Jerome Alexander: I’m back in LA for about 2 months, so I’m taking a lot of classes. It’s almost May of 2013 and I have already spent more than half of the year outside of the country working. When I returned to LA a few weeks ago, I wanted to train not only in dance but also in gymnastics. I’m constantly figuring out ways to reinvent myself and make myself stand out from the rest. Whether it be changing my hair or adding a special skill, I try to keep it fresh. My partners at The Dance App and I are also getting ready to expand! Stay tuned! Oh, and I’m joining the convention/completion circuit. I am currently working with Next Level Dance Competition and will start working with KAR in the Fall! Be sure to check out their events, and hopefully I will see you in a city soon!

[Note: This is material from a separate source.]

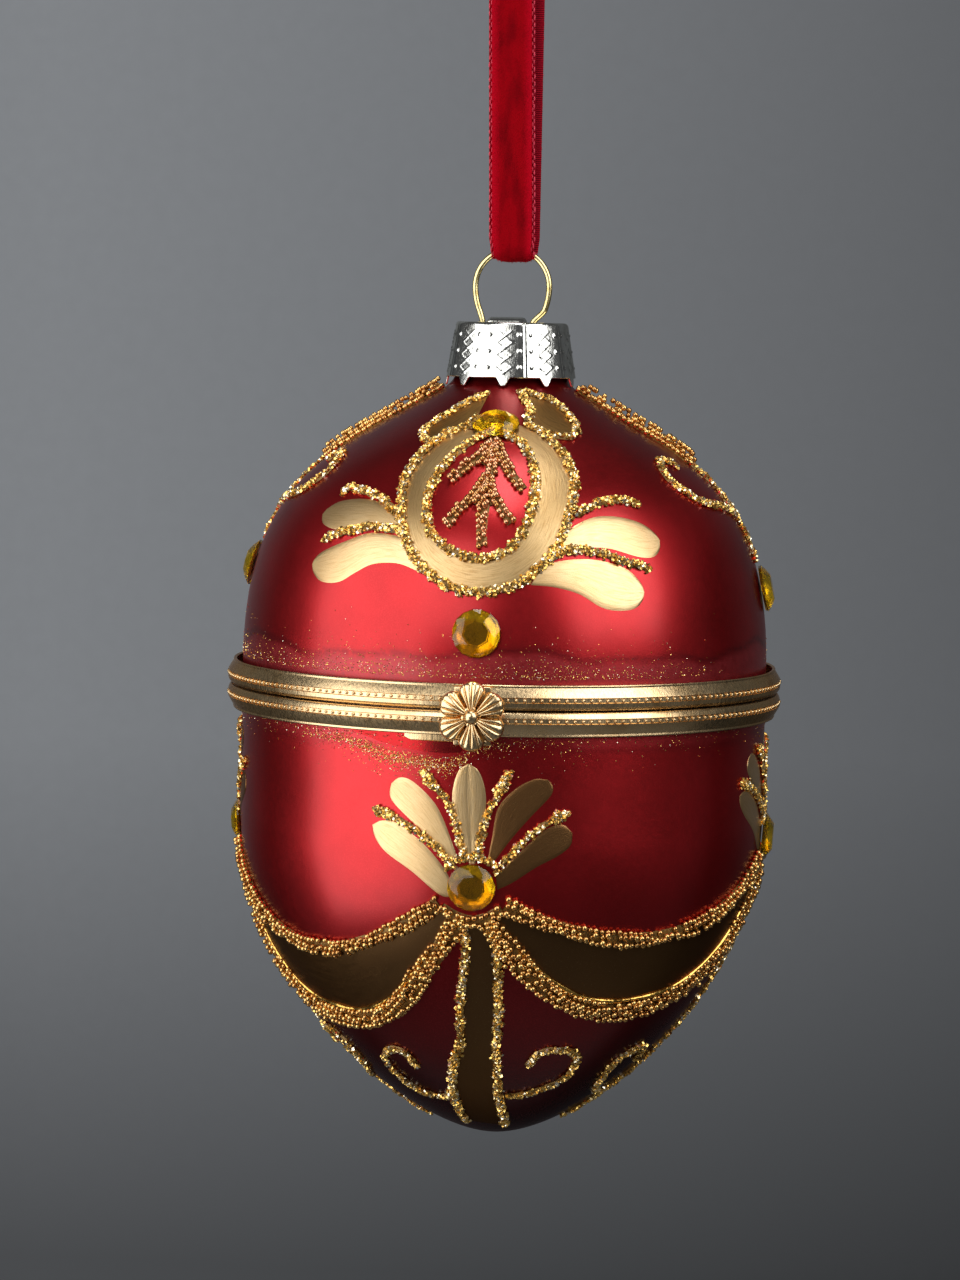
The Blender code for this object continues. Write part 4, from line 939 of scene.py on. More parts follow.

Dance Mogul: Do you feel a publication like Dance Mogul is needed to connect the Professionals with the next generation to help guide them to their goals and aspirations?
Jerome Alexander: I do! When I was younger, I sought out ways to connect with the industry. I am from a relatively small city, so websites and magazines like Dance Mogul are 100% necessary, especially because this publication is credible. I feel like Dance Mogul does a great job of mixing both the dance community and the dance industry; it’s not one-sided like most other dance publications, which may only cater to the underground scene, the industry scene, and/or the company scene. Dancers should readily have access to news from all scenes and in one place. Moreover, I think dancers and choreographers need to be celebrated, which is something Dance Mogul has successfully accomplished. Dancers are often the last on the call sheet and the first to get fired when there’s a budget issue. Still, we are often the reason why performance is memorable. Dancers, dance teachers, and choreographers deserve their fair amount of shine.
Assistant Choreographer: Jerome Alexander
Dance Mogul: Is there anyone you would like to thank for helping you on your journey?
Jerome Alexander: Of course! My parents, older sister, dance teacher Lisa Clark, business partners, friends, professors at Chapman, my church family, my students all over the world, and Dance Mogul for the support!